* Exercise prompt *
Take the lines from the beginning of the data below through the line holding "from mathutils import Matrix, Vector" and return exactly those.
___
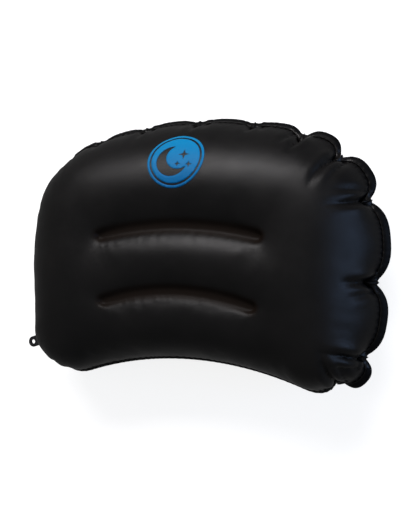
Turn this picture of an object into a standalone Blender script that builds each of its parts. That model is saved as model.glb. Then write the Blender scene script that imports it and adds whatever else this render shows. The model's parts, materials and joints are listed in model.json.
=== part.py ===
"""Inflatable camp pillow, lying face up on its back panel.

Metres, +Z up.  +X runs along the pillow, +Y towards its convex crown edge.
The origin is on the floor, under the middle of the pillow's length and width.
"""
import math

import bmesh
import bpy
from mathutils import Matrix, Vector

# ---- driving dimensions -------------------------------------------------
THICKNESS = 0.112            # floor to the highest part of the front
SEAM_HEIGHT = 0.050          # height of the perimeter weld above the floor
SHELL = 0.0008               # panel thickness, thicker than the real coated cloth
GAP = 0.0003                 # clearance kept between touching pieces
FLANGE_WIDTH = 0.006         # flat weld outside the air chamber
TUBE_RADIUS = 0.058          # plan radius of the rounded edge of the air chamber

# The weld line is a chain of tangent arcs, from the crown's middle to the neck's.
CROWN_TOP = 0.1365           # y of the weld line at the middle of the crown
CROWN_ARC = (0.420, 16.0)    # radius, turn in degrees
SHOULDER_ARC = (0.103, 66.0)
SIDE_ARC = (0.363, 21.0)
LOBE_ARC = (0.051, 96.5)
CROWN_STEPS = 4
SHOULDER_STEPS = 6
UPPER_SIDE_STEPS = 2
LOWER_SIDE_STEPS = 3
LOBE_STEPS = 5
NECK_STEPS = 4

# Columns of each panel run from the weld line to a shallow arched spine.
SPINE_HALF = 0.110
SPINE_MIDDLE_Y = -0.0055
SPINE_DROP = 0.016
EDGE_STEPS = 6
PLATEAU_STEPS = 6

# Each slot is an arc: half length, y at its ends, y at its middle.
UPPER_SLOT = (0.081, 0.0135, 0.0230)
LOWER_SLOT = (0.076, -0.052, -0.040)
WEB_HEIGHT = 0.080
WEB_STEPS = 12
VALLEY_HALF_WIDTH = 0.024

EMBLEM_RADIUS = 0.029
EMBLEM_Y = 0.087
EMBLEM_FILM = 0.0002
EMBLEM_SPOKES = 28
EMBLEM_RINGS = 4

TAB_HEADING = 109.0          # where on the lobe the loop tab is welded
TAB_WIDTH = 0.0120
TAB_REACH = 0.0125           # hole centre beyond the weld line
TAB_ROOT = 0.0075            # hole centre back to the root's square end
TAB_THICKNESS = 0.0014
TAB_HOLE_RADIUS = 0.0024
TAB_STEPS = 12
TAB_HOLE_SIDES = 16

VALVE_TILT = 28.0            # degrees that the valve faces below horizontal
VALVE_INSET = 0.0012         # the flat patch sits this far inside the round surface
PATCH_FLAT = 0.0195          # radius held flat for the valve flange
PATCH_BLEND = 0.032          # radius where the flat patch has died away
PATCH_SEAM_FADE = 0.004      # the patch dies away over this height below the seam
PATCH_CUTS = 3
VALVE_SIDES = 32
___
* Completed exercise *
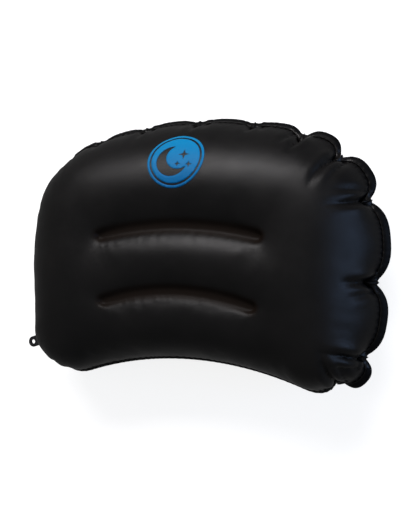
Turn this picture of an object into a standalone Blender script that builds each of its parts. That model is saved as model.glb. Then write the Blender scene script that imports it and adds whatever else this render shows. The model's parts, materials and joints are listed in model.json.
=== part.py ===
"""Inflatable camp pillow, lying face up on its back panel.

Metres, +Z up.  +X runs along the pillow, +Y towards its convex crown edge.
The origin is on the floor, under the middle of the pillow's length and width.
"""
import math

import bmesh
import bpy
from mathutils import Matrix, Vector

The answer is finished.